PROVIDED DATA
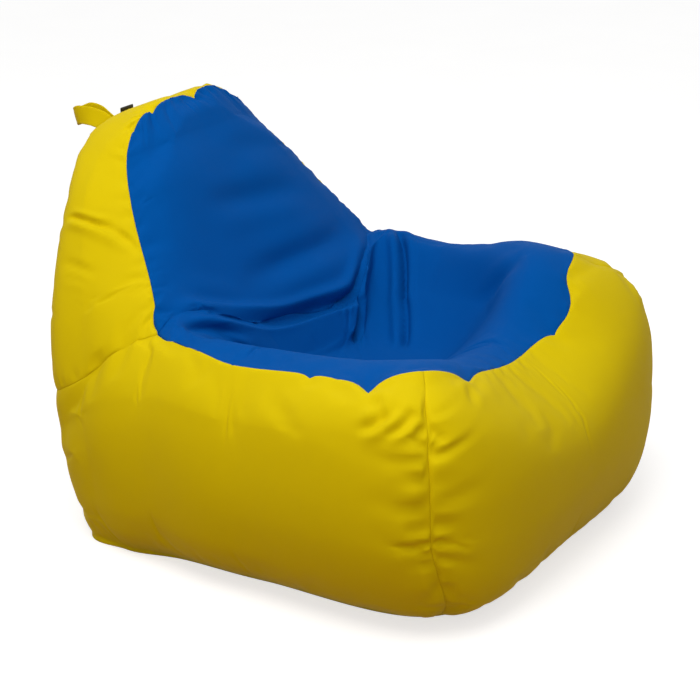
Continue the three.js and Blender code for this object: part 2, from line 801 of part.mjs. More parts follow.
const tabBlank = boxGeometry(
  [tab_centre - tab_length / 2, crown_rear - tab_thickness, crown_rear_height - tab_root],
  [tab_centre + tab_length / 2, crown_rear, crown_rear_height + tab_height],
);
addPiece('seam_tab', fromSolid(toSolid(tabBlank).subtract(outside)), black);

export default group;
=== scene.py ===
"""Bean bag armchair: a stuffed two-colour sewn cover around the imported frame."""

import math

import bmesh
import bpy
import numpy as np
from mathutils import Matrix, Vector
from mathutils.bvhtree import BVHTree


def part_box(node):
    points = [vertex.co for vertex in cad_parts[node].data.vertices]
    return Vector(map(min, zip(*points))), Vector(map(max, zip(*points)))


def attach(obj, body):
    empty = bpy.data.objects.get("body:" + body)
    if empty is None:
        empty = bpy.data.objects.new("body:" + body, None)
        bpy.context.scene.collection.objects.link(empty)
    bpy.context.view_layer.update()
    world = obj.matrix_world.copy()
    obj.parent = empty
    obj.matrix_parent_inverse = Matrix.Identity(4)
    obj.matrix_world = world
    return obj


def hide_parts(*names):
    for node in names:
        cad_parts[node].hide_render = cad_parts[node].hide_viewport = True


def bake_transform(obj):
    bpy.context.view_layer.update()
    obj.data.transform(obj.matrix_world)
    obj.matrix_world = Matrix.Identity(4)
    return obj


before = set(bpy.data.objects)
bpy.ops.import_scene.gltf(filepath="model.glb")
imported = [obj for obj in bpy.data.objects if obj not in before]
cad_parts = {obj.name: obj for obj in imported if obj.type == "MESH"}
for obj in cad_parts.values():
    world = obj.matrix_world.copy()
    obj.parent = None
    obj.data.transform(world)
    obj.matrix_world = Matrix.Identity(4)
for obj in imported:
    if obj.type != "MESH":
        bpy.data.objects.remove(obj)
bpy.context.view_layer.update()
scene = bpy.context.scene

# ---- Studio -------------------------------------------------------------------------------
# A pale floor that runs to the horizon, a wide soft lamp overhead, a weak one in front and an
# even sky. The camera stands off the sitter's right front and looks a little down.

VIEW_TURN, VIEW_RISE, VIEW_DISTANCE, VIEW_WIDTH = -57.2, 21.0, 3.439, 1.357
VIEW_CENTRE = Vector((0, 0.029, 0.325))
SENSOR = 36.0


class Nodes:
    """A node tree that is written as Python expressions."""

    def __init__(self, tree):
        self.tree = tree

    def add(self, kind, values=None, out=0, **settings):
        node = self.tree.nodes.new(kind)
        stops = settings.pop("stops", None)
        for name, value in settings.items():
            setattr(node, name, value)
        if stops:
            ramp = node.color_ramp
            while len(ramp.elements) < len(stops):
                ramp.elements.new(0.5)
            for element, (place, colour) in zip(ramp.elements, stops):
                element.position, element.color = place, (*colour, 1)
        for name, value in (values or {}).items():
            self.feed(node.inputs[name], value)
        return Socket(self, node, node.outputs[out]) if len(node.outputs) else node

    def feed(self, socket, value):
        if isinstance(value, Socket):
            self.tree.links.new(value.socket, socket)
        else:
            socket.default_value = value


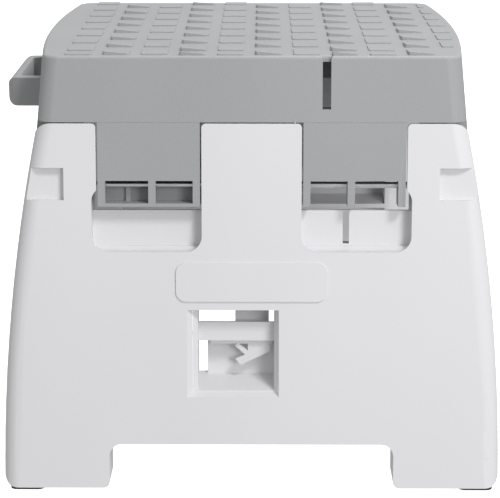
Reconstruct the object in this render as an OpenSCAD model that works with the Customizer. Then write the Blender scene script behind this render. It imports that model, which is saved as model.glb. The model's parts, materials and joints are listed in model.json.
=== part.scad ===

TASK DETAILS
Using the listing above, reproduce each line without omission.

RESPONSE
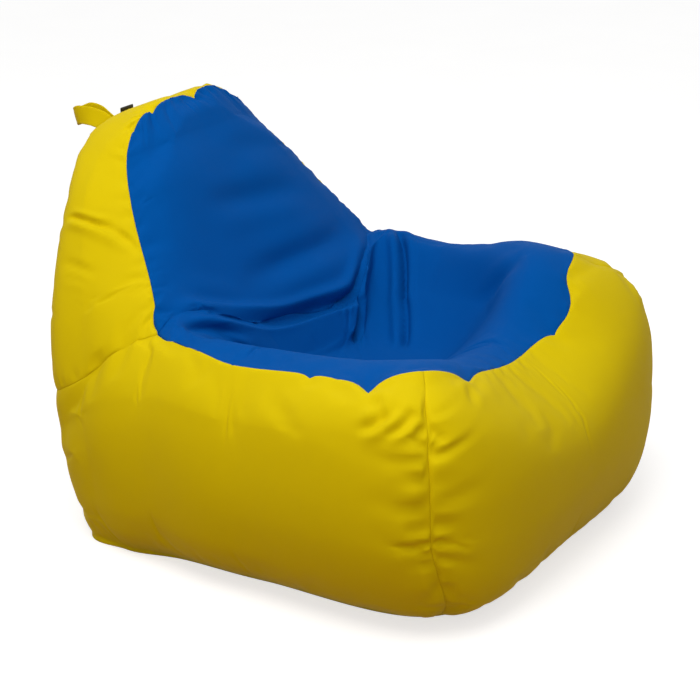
Continue the three.js and Blender code for this object: part 2, from line 801 of part.mjs. More parts follow.
const tabBlank = boxGeometry(
  [tab_centre - tab_length / 2, crown_rear - tab_thickness, crown_rear_height - tab_root],
  [tab_centre + tab_length / 2, crown_rear, crown_rear_height + tab_height],
);
addPiece('seam_tab', fromSolid(toSolid(tabBlank).subtract(outside)), black);

export default group;
=== scene.py ===
"""Bean bag armchair: a stuffed two-colour sewn cover around the imported frame."""

import math

import bmesh
import bpy
import numpy as np
from mathutils import Matrix, Vector
from mathutils.bvhtree import BVHTree


def part_box(node):
    points = [vertex.co for vertex in cad_parts[node].data.vertices]
    return Vector(map(min, zip(*points))), Vector(map(max, zip(*points)))


def attach(obj, body):
    empty = bpy.data.objects.get("body:" + body)
    if empty is None:
        empty = bpy.data.objects.new("body:" + body, None)
        bpy.context.scene.collection.objects.link(empty)
    bpy.context.view_layer.update()
    world = obj.matrix_world.copy()
    obj.parent = empty
    obj.matrix_parent_inverse = Matrix.Identity(4)
    obj.matrix_world = world
    return obj


def hide_parts(*names):
    for node in names:
        cad_parts[node].hide_render = cad_parts[node].hide_viewport = True


def bake_transform(obj):
    bpy.context.view_layer.update()
    obj.data.transform(obj.matrix_world)
    obj.matrix_world = Matrix.Identity(4)
    return obj


before = set(bpy.data.objects)
bpy.ops.import_scene.gltf(filepath="model.glb")
imported = [obj for obj in bpy.data.objects if obj not in before]
cad_parts = {obj.name: obj for obj in imported if obj.type == "MESH"}
for obj in cad_parts.values():
    world = obj.matrix_world.copy()
    obj.parent = None
    obj.data.transform(world)
    obj.matrix_world = Matrix.Identity(4)
for obj in imported:
    if obj.type != "MESH":
        bpy.data.objects.remove(obj)
bpy.context.view_layer.update()
scene = bpy.context.scene

# ---- Studio -------------------------------------------------------------------------------
# A pale floor that runs to the horizon, a wide soft lamp overhead, a weak one in front and an
# even sky. The camera stands off the sitter's right front and looks a little down.

VIEW_TURN, VIEW_RISE, VIEW_DISTANCE, VIEW_WIDTH = -57.2, 21.0, 3.439, 1.357
VIEW_CENTRE = Vector((0, 0.029, 0.325))
SENSOR = 36.0


class Nodes:
    """A node tree that is written as Python expressions."""

    def __init__(self, tree):
        self.tree = tree

    def add(self, kind, values=None, out=0, **settings):
        node = self.tree.nodes.new(kind)
        stops = settings.pop("stops", None)
        for name, value in settings.items():
            setattr(node, name, value)
        if stops:
            ramp = node.color_ramp
            while len(ramp.elements) < len(stops):
                ramp.elements.new(0.5)
            for element, (place, colour) in zip(ramp.elements, stops):
                element.position, element.color = place, (*colour, 1)
        for name, value in (values or {}).items():
            self.feed(node.inputs[name], value)
        return Socket(self, node, node.outputs[out]) if len(node.outputs) else node

    def feed(self, socket, value):
        if isinstance(value, Socket):
            self.tree.links.new(value.socket, socket)
        else:
            socket.default_value = value


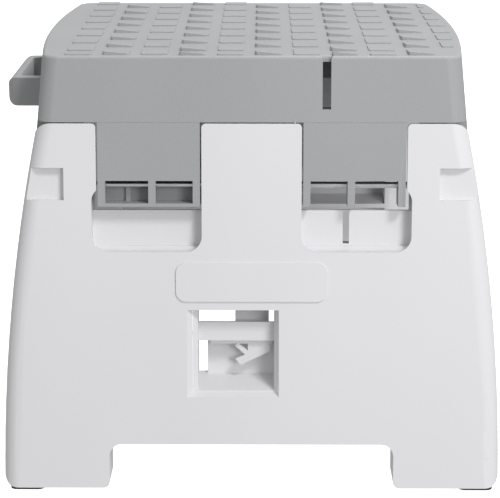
Reconstruct the object in this render as an OpenSCAD model that works with the Customizer. Then write the Blender scene script behind this render. It imports that model, which is saved as model.glb. The model's parts, materials and joints are listed in model.json.
=== part.scad ===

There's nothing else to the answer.